Nací a mitad de los dos 50s del siglo pasado en un pueblo que hace frontera con el país más poderoso del orbe, los Estados Unidos de América.
Aún no sabemos si eso se constituye en una ventaja o no, pero la cotidianidad nos gana y convivimos en vecindad, pero de lejos, a pesar de estar tan cerca.
Por disposición geopolítica, la ciudad tiene una playa lejana, pero subdesarrollada desde que tengo uso de razón comparada con algunas de este mismo país.
A los 6 años de vida, un día mi papá llegó cargando una caja con un pequeño cuadro de vidrio de color verde pistache en el centro y con 2 botones; uno para el encendido y el otro para cambiar canales.
¿Qué es eso?, le pregunté. Es una televisión, me contestó.
Cuando terminó de colocarla, enchufó el aparato a un enorme “regulador de voltaje” con un “foquito” rojo que indicaba que estaba prendido y me volteó a ver con orgullo, porque según él, habíamos avanzado socialmente comparado con los vecinos.
La caja sólo recibía la emisión de 2 canales: el 4 y el 5 de “lotrolado” y por ende, no entendía el lenguaje, pero aun así, me divertían los programas porque mi imaginación creaba los diálogos entre los personajes.
La serie de “Superman” en blanco y negro, me provocaba querer ser como él: más rápido que una bala, más poderoso que una locomotora y poder brincar un edificio alto de un solo salto”.
Con el paso del tiempo, me di cuenta que se habría creado el instrumento perfecto para el sometimiento de las masas: la caja idiota que no es otra cosa que la televisión.
Después de hacer la tarea, jugábamos al beisbol en algún terreno baldío y ya entrada la tarde, nuestros papás nos llamaban a que nos bañáramos.
Por las tarde noche, jugábamos a las rondas, a las escondidas y a los encantados. Algunas niñas se entretenían jugando al “bebeleche” y permanecían un tanto ajenas a los juegos rudos de los niños.
A algunos amigos sus papás les podían comprar baleros o trompos y a las niñas, Yekis. La destreza se iba adquiriendo conforme se dedicara uno al juego que a uno le interesara.
Todo se jugaba en la calle.
La calle donde los vecinos se saludaban debido al respeto que prevalecía por ser gente de bien, es decir: honrada y trabajadora.
No había necesidad de “prender” el asador ni comprar hartas caguamas para convivir, como hoy se acostumbra en el norte del país.
Los domingos era de ir a misa por las mañanas, al cine matutino después y por las tardes, con ir a darle la vuelta a la plaza bastaba para cohesionar a la
familia.
En esos domingos, se saludaba al maestro como el más preciado mentor, al médico que nos curaba sin antes preguntarnos si teníamos seguro de gastos médicos mayores y a los comerciantes conocidos que no alteraban los precios para conservar el saludo de la gente.
Hoy, todo es diferente.
Los niños no salen a jugar a la calle, por el peligro de ser víctimas de un fuego cruzado entre policías y delincuentes.
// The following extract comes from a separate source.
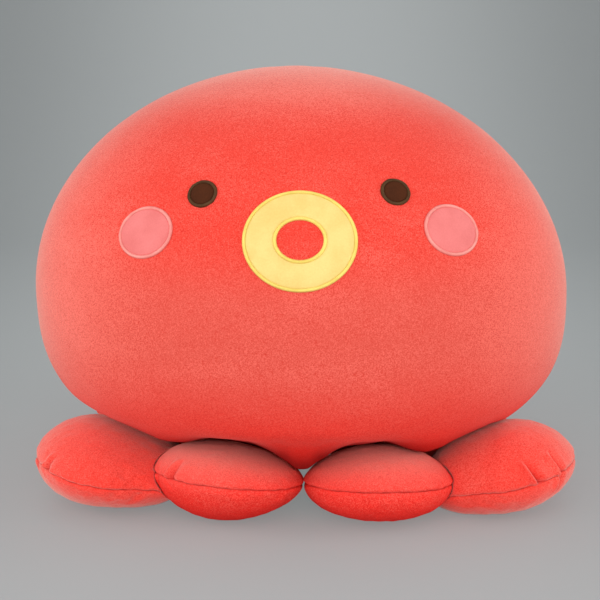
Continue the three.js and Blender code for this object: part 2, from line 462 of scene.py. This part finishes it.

Los juegos electrónicos como el xbox, playstation, nintendo switch, sustituyeron a los juegos de madera.
Me pongo a pensar que todo esto de la violencia se pudo haber producido para que se consuman este tipo de artefactos.
Y lo más grave, la gente ya no se saluda, la televisión es más fuertes que nunca y ya no hay saludos amable a los maestros ni a los doctores.